Yep too close I can't make up my mind then I went and handle both Canon & Nikon and ended up going the Nikon route myself. As like the feel,controls and button & menu layout better on the nikon. But you may prefer the Canon. It's a personal thing.
.


----------



## rehab (Apr 10, 2011)

now that i think about it you should probably go with like a canon XT or XTi because if this is your effort rate the 7D capabilities may be a bit out of your league. Besides if its your first camera definately go XT or XSi and get a better lens.


----------



## GooniesNeverSayDie11 (Apr 10, 2011)

Either of those cameras is better than NO camera. Noone here is going to make your decision for you. If you have posted that many threads, its time for YOU to decide for yourself.


----------



## Davor (Apr 10, 2011)

I dislike people who always ask for things but never give anything. So go for the d7000


----------



## KmH (Apr 11, 2011)

roaddogg said:


> KMH you have nothing to do with this post and I don't need your opinion so get the hell outta of here


Fail #4.

Your poll is 6 for the 7D and 6 for the D7000.  You have still gotten no help.

You have stated no technical requirements, nor said what type of photography you would want either camera to do.

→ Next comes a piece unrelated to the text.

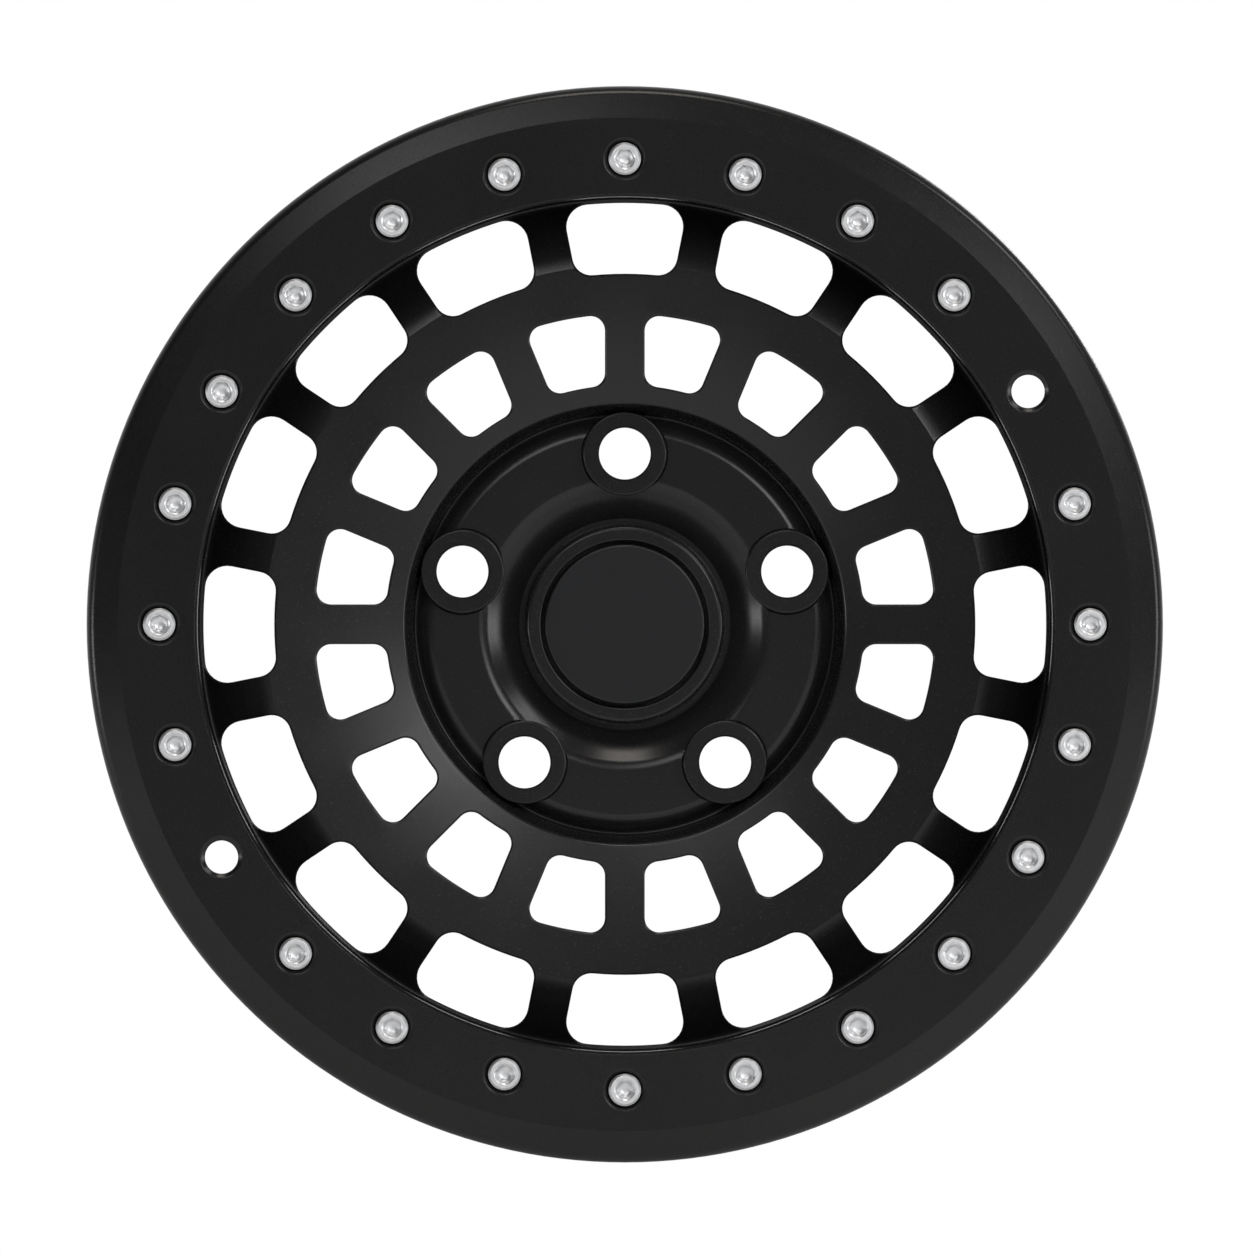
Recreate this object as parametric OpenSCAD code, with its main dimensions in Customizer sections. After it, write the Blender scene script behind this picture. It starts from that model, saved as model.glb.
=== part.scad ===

Without that information you are wasting your time asking for opinions, because an opinions offered would have no relevance to your needs/wants.


----------



## Jarrod268 (Apr 11, 2011)

have you thought about a sony or pentax?

Sent from my Droid using Tapatalk


----------



## Stradawhovious (Apr 11, 2011)

Jarrod268 said:


> have you thought about a sony or pentax?
> 
> Sent from my Droid using Tapatalk


 
You just HAD to do it, didn't you.


----------



## thebutler4 (Apr 11, 2011)

KmH said:


> roaddogg said:
> 
> 
> > KMH you have nothing to do with this post and I don't need your opinion so get the hell outta of here
> ...



HAHAHA .. now its 7 to 7 .. lol .. 

I am a Nikon person my self .. but everyone here is valid .. it depends on what feels right for you ... Seems the Nikon has less "sensor Crop" than cannon .. but they are both great cameras ..


----------